International Scam Called Kosovo

Life in a Ghetto: Young Serbian widow with her children in Kosovo and Metohija, Serbia. Photo by Russell Gordon, from his latest trip to the Serbian province, ended few days ago.
Forget Multi-Ethnic Kosovo!
By Russell Gordon
Most respected [Nazi] party friend Lammers! I received your letter of April 29 together with the letter of the president of the central committee of the Second Albanian League of Prizren. At this time one Albanian SS division is being formed. As things now stand, I plan to form a second SS division, and afterwards an Albanian SS corps will be formed… Heil Hitler! Yours very faithfully,
H. Himmler
Arrogantly strutting around the opulent OSCE restaurant, on an upper floor of its Pristina headquarters, Richard Holbrooke cut an imposing figure. The “Balkan peace negotiator” whose bloody legacy stretched from Vietnam and Indonesia to Belgrade minced no words about US policy for the region. In front of the five heads of UNMIK he bellowed: “Forget multi-ethnic Kosovo. Forget Resolution 1244. We only signed that to get rid of the Serbs.”

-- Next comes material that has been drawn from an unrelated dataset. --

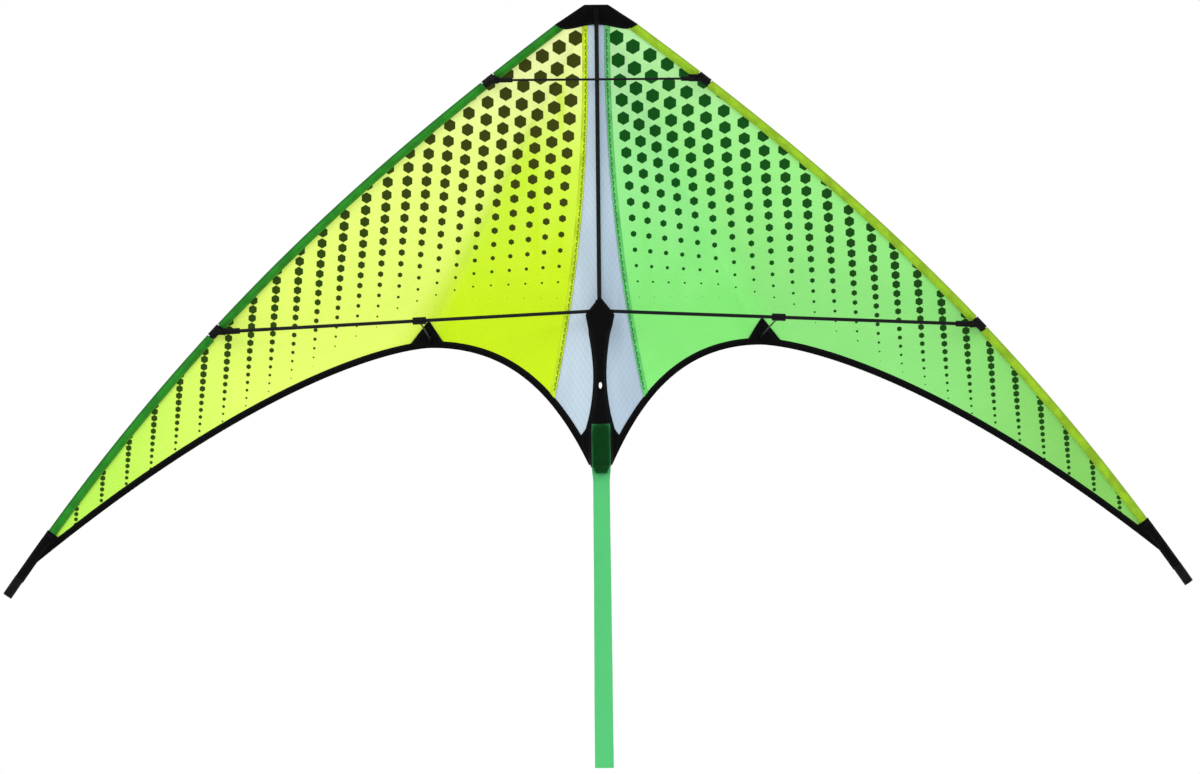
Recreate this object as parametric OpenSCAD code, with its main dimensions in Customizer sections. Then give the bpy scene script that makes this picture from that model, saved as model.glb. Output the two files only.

It was a warm August 1999, and the official representatives of the “international community” remained coolly silent. Only one official, Dennis MacNamara, head of UNHCR spoke up, questioning why the UN took on the mission if the expulsion of the Serbs was a foregone conclusion. Holbrooke brushed off his inquiry; the other “dignitaries” remained quiet.
Neither Normal Nor Stable
The Serbian province of Kosovo is nearing the artificially imposed time limit for a “final decision” on its status as either an autonomous Serbian province, or an independent state, albeit an international protectorate. And indeed the “decision” has probably already been made, which will see another tragic human exodus.
The casual observer could be forgiven for attributing normalcy to present day Kosovo upon first glance. Pristina’s cafes are filled with reveling Albanian and international patrons. Perhaps a quarter of the cars in urban areas are late-model BMWs, Mercedes or Audis. Shiny new construction projects rise along many major roads and Albanian population centers. It appears that Albanian Kosovo is undergoing an economic boom. The Albanian flag waves proudly beside the Stars and Stripes, perhaps the only Muslim region where it does so. And a spirit of freedom pervades the majority Albanian society. But image is not reality – neither in media, nor in strategic issues. And Kosovo is neither normal, nor stable.
Making Official Policy of the U.S. Congress
Kosovo today is the nerve center of organized crime in Europe. The Kosovo Albanian mafia – whose capos are the ethnic Albanian leaders of Kosovo (Hashim Thaci, Agim Ceku, Ramush Haradinaj, and hundreds of others), and America’s allies – control most of the heroin, arms, and white slavery rings in Europe. Most of the luxury autos in Kosovo are stolen in central Europe, and given false papers; there are so many that prices are as low as 4000 Euros. Kosovo is the safe-haven for their laundered funds, often invested back into construction projects on real estate stolen from Serbs.

Richard Holbrooke with Albanian al-Qaeda, UCK/KLA, Kosovo and Metohija, Serbia
Kosovo Albanians have committed armed robberies in France with automatic weapons and RPG’s, and have overtaken the Sicilian Mafia in Italy, largely due to their ruthlessness, and closed society. Their criminal rackets stretch into London and throughout the US. Their money has bought off US senators and congressmen; their revisionist history and expansionist aims made official policy of the US Congress, and State Department. In Kosovo, their heroin labs are protected and heroin transported by units of the US military. During the Albanian insurgency of 1997-1999 (and through 2001 in Macedonia and Presevo), US Special Forces and British SAS armed, trained, and gave battlefield expertise to Albanian separatists waging brutal separatist campaigns in the region. During the war in Kosovo in 1999, the US military airlifted the Albanian UCK terrorists into some Serbian villages, where every civilian was slaughtered.